Filmkritiken

ALTSTARS IM UNTERGRUND

Robert Redford hat die 70 schon längst überschritten, denkt aber nicht ans Aufhören und ist in diesem Polit-Thriller als alter Fuchs immer allen einen Schritt voraus – was aber auch kein Kunststück ist, wenn man zugleich selber Regie führt.

Doch er inszeniert nicht nur sich selbst, sondern hat die beste Gesellschaft gewählt, denn neben ihm agieren z.B. Julie Christie, Susan Sarandon, Nick Nolte, Stanley Tucci und als Jungstar Shia LaBeouf, der in Gestalt des hartnäckigen Lokalreporters Ben Shepard die ganze Affäre erst auslöst. Er deckt nämlich auf, dass der angesehenen Anwalt Jim Grant eigentlich ein ganz anderer ist und seit drei Jahrzehnten unter einer angenommenen Identität lebt. In den frühen 70er Jahren war Grant ein Mitglied der radikalen Weather Underground-Gruppe, noch kürzer „The Weathermen“. Benannt nach der Textzeile „You don't need a weatherman to know which way the wind blows“ aus dem Dylan-Song "Subterranean Homesick Blues", war die Gruppierung im Zuge der Vietnam-Protestbewegung für etliche Bombenattentate auf Regierungsgebäude verantwortlich.

Grant steht jedenfalls seit damals auf der Fahndungsliste des FBI und wird wegen seiner angeblichen Beteiligung an einem Banküberfall mit Todesfolgen gesucht. Nun zieht sich die Schlinge um ihn zusammen, weil der übereifrige Journalist nicht locker lässt. Grant ist gezwungen, erneut unterzutauchen, sucht den Kontakt zu einstigen Mitverschwörern und hangelt sich von einem zum andern weiter, was uns Gelegenheit gibt, zu sehen, ob die früheren Aktivisten ihren Idealen treu geblieben oder auf die Seite des Klassenfeindes übergewechselt sind.

Ansonsten könnte der Film selbst ebenfalls aus einer beschaulicheren Zeit stammen: er kommt ganz ohne Schusswechsel, Kampfszenen oder Autorennen aus – als dramatischer Höhepunkt kann höchstens eine kurze Verfolgungsjagd mit Hundebeteiligung durch ein Waldstück in Michigan gelten. Das wäre alles kein Problem, sobald das Ergebnis genügend andere Spannungsmomente aufzuweisen hätte, doch in diesem Fall versagt die gute alte Filmschule und das Werk dümpelt endlose 122 Minuten lang nur so dahin, bevor sich alles im Handumdrehen in Wohlgefallen mit einem Hauch von Kitsch auflöst, und Redford weiterhin den alleinerziehenden Vater mit leicht angegrauten Geheimratsecken spielen darf.

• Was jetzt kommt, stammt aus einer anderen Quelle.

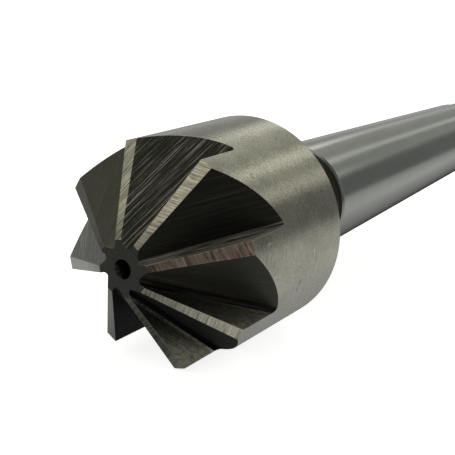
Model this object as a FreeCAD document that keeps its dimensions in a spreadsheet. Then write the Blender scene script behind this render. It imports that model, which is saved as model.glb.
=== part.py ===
import FreeCAD
import Part
import Sketcher
import os

# Countersink made of one piece of steel: a head with eight milled teeth on a 120 degree
# cone, a neck, and a self-holding taper shank with a tang.
# The axis lies along Y. The gauge plane of the taper is at the origin, the teeth point
# to -Y and the tang points to +Y. All sizes are millimetres and degrees.

SIZES = (
    # Head: a flat nose, the cone that carries the teeth, and a ground cylinder behind it.
    # The turned cone is fuller by the stock that grinding takes off the lands.
    ("head_diameter", 31.5),
    ("nose_diameter", 7.8),
    ("point_angle", 120),
    ("head_length", 23),
    ("head_back_chamfer", 0.3),
    ("land_stock", 0.3),
    # Neck between the head and the taper
    ("neck_diameter", 16),
    ("neck_length", 14.2),
    ("neck_corner_radius", 1.5),
    # Taper No. 2 of the self-holding series, 1 to 20.02 on the diameter
    ("gauge_diameter", 17.78),
    ("gauge_overhang", 5),
    ("taper_ratio", 20.02),
    ("taper_length", 65),
    ("taper_front_chamfer", 0.3),
    # Tang that drives the shank and is pushed by the drift
    ("tang_diameter", 13.5),
    ("tang_length", 10),
    ("tang_thickness", 6.3),
    ("tang_runout_radius", 6),
    ("tang_end_radius", 1.6),
    # Flutes: straight V grooves, one wall radial and the other the back of the tooth
    ("flute_count", 8),
    ("first_edge_angle", 16.8),
    ("flute_angle", 74),
    ("flute_root_slope", 41.3),
    ("flute_root_radius", 0.5),
    ("web_diameter", 5.1),
    # Each land falls away behind its cutting edge
    ("relief_angle", 4),
    # Centre holes in the nose and in the end of the tang
    ("centre_angle", 60),
    ("drill_point_angle", 118),
    ("nose_centre_mouth", 2.65),
    ("nose_centre_pilot", 1.25),
    ("nose_centre_depth", 3),
    ("tang_centre_mouth", 3.35),
    ("tang_centre_pilot", 1.6),
    ("tang_centre_depth", 4),
)

document = FreeCAD.newDocument("Countersink")
sheet = document.addObject("Spreadsheet::Sheet", "Sizes")
for row, (alias, size) in enumerate(SIZES, start=1):
    sheet.set(f"A{row}", alias)
    sheet.set(f"B{row}", str(size))
    sheet.setAlias(f"B{row}", alias)
document.recompute()

# Radii and places along the axis, worked out from the sheet
HEAD_RADIUS = "Sizes.head_diameter / 2"
NOSE_RADIUS = "Sizes.nose_diameter / 2"
NECK_RADIUS = "Sizes.neck_diameter / 2"
TANG_RADIUS = "Sizes.tang_diameter / 2"
TAPER_FRONT_RADIUS = "(Sizes.gauge_diameter + Sizes.gauge_overhang / Sizes.taper_ratio) / 2"
TAPER_BACK_RADIUS = "(Sizes.gauge_diameter - Sizes.taper_length / Sizes.taper_ratio) / 2"
HALF_POINT = "Sizes.point_angle / 2"
CONE_LENGTH = f"({HEAD_RADIUS} - {NOSE_RADIUS}) / tan({HALF_POINT})"
TAPER_FRONT = "-Sizes.gauge_overhang"
HEAD_BACK = f"{TAPER_FRONT} - Sizes.neck_length"
HEAD_RIM = f"{HEAD_BACK} - Sizes.head_length"
NOSE = f"{HEAD_RIM} - {CONE_LENGTH}"
TAPER_BACK = "Sizes.taper_length"
TANG_END = f"{TAPER_BACK} + Sizes.tang_length"


# Every drawing below is a closed outline whose corners are bound to the sheet
def start_sketch(body, name, role):
    plane = next(item for item in body.Origin.OriginFeatures if item.Role == role)
    sketch = body.newObject("Sketcher::SketchObject", name)
    sketch.AttachmentSupport = [(plane, "")]
    sketch.MapMode = "FlatFace"
    return sketch


def draw_outline(sketch, corners):
    points = []
    for across, along in corners:
        x = float(sheet.evalExpression(across))
        y = float(sheet.evalExpression(along))
        points.append(FreeCAD.Vector(x, y, 0))
    count = len(points)
    for index, point in enumerate(points):
        line = Part.LineSegment(point, points[(index + 1) % count])
        sketch.addGeometry(line, False)
    for index in range(count):
        joint = Sketcher.Constraint("Coincident", index, 2, (index + 1) % count, 1)
        sketch.addConstraint(joint)
    for index, (across, along) in enumerate(corners):
        bind_corner(sketch, index, "DistanceX", across, points[index].x)
        bind_corner(sketch, index, "DistanceY", along, points[index].y)


def bind_corner(sketch, line, direction, expression, now):
    if expression == "0":
        axis = -2 if direction == "DistanceX" else -1
        sketch.addConstraint(Sketcher.Constraint("PointOnObject", line, 1, axis))
        return
    number = sketch.addConstraint(Sketcher.Constraint(direction, line, 1, now))
    sketch.setExpression(f"Constraints[{number}]", expression)


def round_corner(sketch, line, expression):
    radius = float(sheet.evalExpression(expression))
    arc = sketch.GeometryCount
    sketch.fillet(line, 1, radius, True, True)
    number = sketch.addConstraint(Sketcher.Constraint("Radius", arc, radius))
    sketch.setExpression(f"Constraints[{number}]", expression)


def add_feature(body, kind, name, sketch, **settings):
    feature = body.newObject(kind, name)
    feature.Profile = sketch
    for key, setting in settings.items():
        setattr(feature, key, setting)
    document.recompute()
    return feature


# The blank as it leaves the lathe, from the nose to the end of the tang
def turn_blank(body):
    sketch = start_sketch(body, "BlankOutline", "XY_Plane")
    chamfer = "Sizes.head_back_chamfer"
    small_chamfer = "Sizes.taper_front_chamfer"
    corners = [
        ("0", NOSE),
        (f"{NOSE_RADIUS} + Sizes.land_stock * tan({HALF_POINT})", NOSE),
        (HEAD_RADIUS, f"{HEAD_RIM} - Sizes.land_stock"),
        (HEAD_RADIUS, f"{HEAD_BACK} - {chamfer}"),
        (f"{HEAD_RADIUS} - {chamfer}", HEAD_BACK),
        (NECK_RADIUS, HEAD_BACK),
        (NECK_RADIUS, TAPER_FRONT),
        (f"{TAPER_FRONT_RADIUS} - {small_chamfer}", TAPER_FRONT),
        (f"{TAPER_FRONT_RADIUS} - {small_chamfer} / 2 / Sizes.taper_ratio", f"{TAPER_FRONT} + {small_chamfer}"),
        (TAPER_BACK_RADIUS, TAPER_BACK),
        (TANG_RADIUS, f"{TAPER_BACK} + {TAPER_BACK_RADIUS} - {TANG_RADIUS}"),
        (TANG_RADIUS, TANG_END),
        ("0", TANG_END),
    ]
    draw_outline(sketch, corners)
    neck_corner = corners.index((NECK_RADIUS, HEAD_BACK))
    tang_corner = corners.index((TANG_RADIUS, TANG_END))
    round_corner(sketch, neck_corner, "Sizes.neck_corner_radius")
    round_corner(sketch, tang_corner, "Sizes.tang_end_radius")
    axis = (sketch, ["V_Axis"])
    return add_feature(body, "PartDesign::Revolution", "Blank", sketch, ReferenceAxis=axis, Angle=360)


# A cutter is drawn square to its own path. The path lies in the plane of a cutting edge,
# leans away from the axis by a slope, and passes the nose face at a given radius.
def aim_cutter(sketch, slope, radius):
    edge = "Sizes.first_edge_angle"
    sketch.setExpression("AttachmentOffset.Base.x", f"({radius}) * cos({edge})")
    sketch.setExpression("AttachmentOffset.Base.y", f"({radius}) * sin({edge})")
    sketch.setExpression("AttachmentOffset.Base.z", f"-({NOSE})")
    sketch.setExpression("AttachmentOffset.Rotation.Yaw", edge)
    sketch.setExpression("AttachmentOffset.Rotation.Pitch", f"-({slope})")


def cut_through(body, name, sketch):
    both = {"SideType": "Two sides", "Type": "ThroughAll", "Type2": "ThroughAll"}
    return add_feature(body, "PartDesign::Pocket", name, sketch, **both)


# One flute: the cutter's flat side makes the cutting face, its slanted side the tooth's back
def mill_flute(body):
    sketch = start_sketch(body, "FluteCutter", "XZ_Plane")
    aim_cutter(sketch, "Sizes.flute_root_slope", "Sizes.web_diameter / 2")
    reach = "Sizes.head_diameter"
    slant = "Sizes.flute_angle"
    corners = [
        ("0", "0"),
        (reach, "0"),
        (f"{reach} * cos({slant})", f"{reach} * sin({slant})"),
    ]
    draw_outline(sketch, corners)
    round_corner(sketch, 0, "Sizes.flute_root_radius")
    return cut_through(body, "Flute", sketch)


# One land: a flat through the cutting edge that sinks behind it by the relief angle
def grind_land(body):
    sketch = start_sketch(body, "LandGrinder", "XZ_Plane")
    aim_cutter(sketch, HALF_POINT, NOSE_RADIUS)
    reach = "Sizes.head_diameter / 2"
    fall = "Sizes.relief_angle"
    corners = [
        (f"-{reach} * sin({fall})", f"-{reach} * cos({fall})"),
        (f"{reach} * sin({fall})", f"{reach} * cos({fall})"),
        (reach, "0"),
    ]
    draw_outline(sketch, corners)
    return cut_through(body, "LandRelief", sketch)


def repeat_teeth(body, features):
    axis = next(item for item in body.Origin.OriginFeatures if item.Role == "Y_Axis")
    pattern = body.newObject("PartDesign::PolarPattern", "Teeth")
    pattern.Originals = features
    pattern.Axis = (axis, [""])
    pattern.Angle = 360
    pattern.setExpression("Occurrences", "Sizes.flute_count")
    body.Tip = pattern
    document.recompute()
    return pattern


# The two flats of the tang, square to X, each ending in the curve that the cutter leaves
def mill_tang(body):
    sketch = start_sketch(body, "TangCutter", "XY_Plane")
    flat = "Sizes.tang_thickness / 2"
    clear = "Sizes.gauge_diameter"
    shoulder = f"{TAPER_BACK} - Sizes.tang_runout_radius"
    corners = [
        (flat, shoulder),
        (flat, f"{TANG_END} + {clear}"),
        (clear, f"{TANG_END} + {clear}"),
        (clear, shoulder),
    ]
    draw_outline(sketch, corners)
    round_corner(sketch, 0, "Sizes.tang_runout_radius")
    pocket = cut_through(body, "TangFlat", sketch)
    middle = next(item for item in body.Origin.OriginFeatures if item.Role == "YZ_Plane")
    mirror = body.newObject("PartDesign::Mirrored", "TangFlats")
    mirror.Originals = [pocket]
    mirror.MirrorPlane = (middle, [""])
    body.Tip = mirror
    document.recompute()
    return mirror


# A centre hole: a conical mouth, a pilot bore and the drill's point
def drill_centre(body, end, place, inward):
    sketch = start_sketch(body, f"{end.capitalize()}Centre", "XY_Plane")
    mouth = f"Sizes.{end}_centre_mouth / 2"
    pilot = f"Sizes.{end}_centre_pilot / 2"
    depth = f"Sizes.{end}_centre_depth"
    cone = f"({mouth} - {pilot}) / tan(Sizes.centre_angle / 2)"
    point = f"{pilot} / tan(Sizes.drill_point_angle / 2)"
    corners = [
        ("0", place),
        (mouth, place),
        (pilot, f"{place} + {inward} * {cone}"),
        (pilot, f"{place} + {inward} * {depth}"),
        ("0", f"{place} + {inward} * ({depth} + {point})"),
    ]
    draw_outline(sketch, corners)
    axis = (sketch, ["V_Axis"])
    name = f"{end.capitalize()}CentreHole"
    return add_feature(body, "PartDesign::Groove", name, sketch, ReferenceAxis=axis, Angle=360)


def make_countersink():
    body = document.addObject("PartDesign::Body", "Tool")
    body.Label = "countersink"
    steps = [turn_blank(body)]
    relief = grind_land(body)
    flute = mill_flute(body)
    steps += [relief, flute, repeat_teeth(body, [relief, flute])]
    steps.append(mill_tang(body))
    steps.append(drill_centre(body, "nose", NOSE, 1))
    steps.append(drill_centre(body, "tang", TANG_END, -1))
    body.Placement = FreeCAD.Placement()
    document.recompute()
    for before, after in zip(steps, steps[1:]):
        removed = before.Shape.Volume - after.Shape.Volume
        print(f"{after.Name} takes away {removed:.2f} cubic mm")
        if removed <= 0:
            raise RuntimeError(f"{after.Name} cuts nothing")
    return body


def check_document():
    for item in document.Objects:
        if "Invalid" in item.State or "Error" in item.State:
            raise RuntimeError(f"{item.Name} failed: {item.State}")


def write_step(body):
    shape = body.Shape
    if shape.isNull() or not shape.isValid() or len(shape.Solids) != 1:
        raise RuntimeError(f"{body.Label} is not one valid solid")
    os.makedirs("parts", exist_ok=True)
    shape.exportStep(f"parts/{body.Label}.step")
    box = shape.BoundBox
    print(f"{body.Label}: {shape.Volume:.1f} cubic mm, {box.XLength:.2f} x {box.YLength:.2f} x {box.ZLength:.2f} mm")


countersink = make_countersink()
check_document()
write_step(countersink)
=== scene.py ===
import math

import bmesh
import bpy
from mathutils import Matrix, Vector


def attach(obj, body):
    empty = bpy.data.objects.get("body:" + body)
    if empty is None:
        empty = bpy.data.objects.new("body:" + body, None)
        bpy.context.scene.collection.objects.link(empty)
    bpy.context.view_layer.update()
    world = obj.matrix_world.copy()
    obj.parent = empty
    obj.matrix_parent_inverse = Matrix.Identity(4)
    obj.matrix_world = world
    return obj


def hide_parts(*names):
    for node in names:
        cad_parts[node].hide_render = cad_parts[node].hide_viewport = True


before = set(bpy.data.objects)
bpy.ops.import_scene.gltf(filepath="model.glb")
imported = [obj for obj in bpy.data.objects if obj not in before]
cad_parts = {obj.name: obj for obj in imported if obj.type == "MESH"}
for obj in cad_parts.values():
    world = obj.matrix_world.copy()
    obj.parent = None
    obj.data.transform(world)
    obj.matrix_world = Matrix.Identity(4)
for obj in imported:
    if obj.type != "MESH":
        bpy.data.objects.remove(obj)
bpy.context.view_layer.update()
print("frame loaded:", sorted(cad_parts))


def mm(size):
    return size * 0.001


def toMm(size):
    return size * 1000


# What the lathe leaves, from the nose to the end of the tang
blank = {
    "noseY": mm(-49.042),
    "noseBand": mm(0.01),  # faces within this of the nose's plane are its end face
    "noseRadius": mm(3.9),
    "halfPoint": math.radians(60),
    "landStock": mm(0.3),  # left on the cone for the grinding of the lands
    "headRadius": mm(15.75),
    "headLength": mm(23),
    "headBackChamfer": mm(0.3),
    "neckRadius": mm(8),
    "neckLength": mm(14.2),
    "neckCorner": mm(1.5),
    "gaugeRadius": mm(8.89),
    "taperRatio": 20.02,
    "taperLength": mm(65),
    "taperChamfer": mm(0.3),
    "tangRadius": mm(6.75),
    "tangEndY": mm(75),
    "tangEndCorner": mm(1.6),
    "strips": 288,  # long strips round the axis
    "cornerSteps": 8,
}

teeth = {
    "count": 8,
    "firstEdge": math.radians(16.8),  # from +X towards +Z
    "fluteAngle": math.radians(74),
    "rootSlope": math.radians(41.3),
    "rootRadius": mm(0.5),
    "webRadius": mm(2.55),
    "relief": math.radians(4),
    "rootSteps": 12,
    "reach": mm(60),  # how far a cutter runs past its origin, each way
}

toothPitch = math.tau / teeth["count"]
headRimY = blank["noseY"] + (blank["headRadius"] - blank["noseRadius"]) / math.tan(blank["halfPoint"])
headBackY = headRimY + blank["headLength"]
taperFrontY = headBackY + blank["neckLength"]

# The material slots of every mesh, in this order
finishes = [
    "noseFace",
    "headGround",
    "neckTurned",
    "shankGround",
    "tangTurned",
    "centreBore",
    "cuttingFace",
    "toothBack",
    "landGround",
    "tangMilled",
]


def taperRadius(y):
    return blank["gaugeRadius"] - y / blank["taperRatio"] / 2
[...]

Der Regisseur hätte sich selbst einen großen Gefallen getan, die Hauptrolle mit jemand anderem zu besetzen, denn Redford wirkt einfach fehl am Platz, wenn er mit streng blond gefärbtem Haar und einer 11jährigen Tochter an seiner Seite den angestrengten Eindruck ewiger Jugend erwecken möchte. Doch gegen den Film spricht nicht nur der rein optische Eindruck. Die Thematik "Mann auf der Flucht" bzw. "Politische Aktivisten, die von Ihrer Vergangenheit eingeholt werden" wurde ja nun wirklich schon hinreichend oft aufbereitet. Das hätte umso mehr einen Anreiz bieten müssen, die Geschichte mit unerwarteten Wendungen auszustatten. Stattdessen erleben wir hier, dass nicht nur Witze manchmal einen Bart haben, sondern eindeutig auch gewisse Filmszenen. Da telefoniert der gejagte Grant von einem Parkplatz ausgiebig mit seiner Tochter und wird umgehend vom FBI lokalisiert, doch als die Einsatzfahrzeuge bereits wenige Meter von ihm entfernt sind, wirft er das Handy auf die Ladefläche eines Wagens und fährt in die andere Richtung davon; um aus einem bewachten Hotel zu entkommen, greift er auch auf Altbewährtes zurück und löst einfach den Feueralarm aus.

Im Grunde wird hier viel Lärm um nichts gemacht und das mit einem gewaltigen Aufwand an erstklassigen Mitwirkenden. Die Freude, in Würde gealterte SchauspielerInnen wiederzusehen, wiegt nicht die Enttäuschung über ein allzu zahmes Katz-und-Maus-Spiel auf, weshalb sich höchstens 6 von 10 möglichen Weatherman-Fan-Plaketten ausgehen.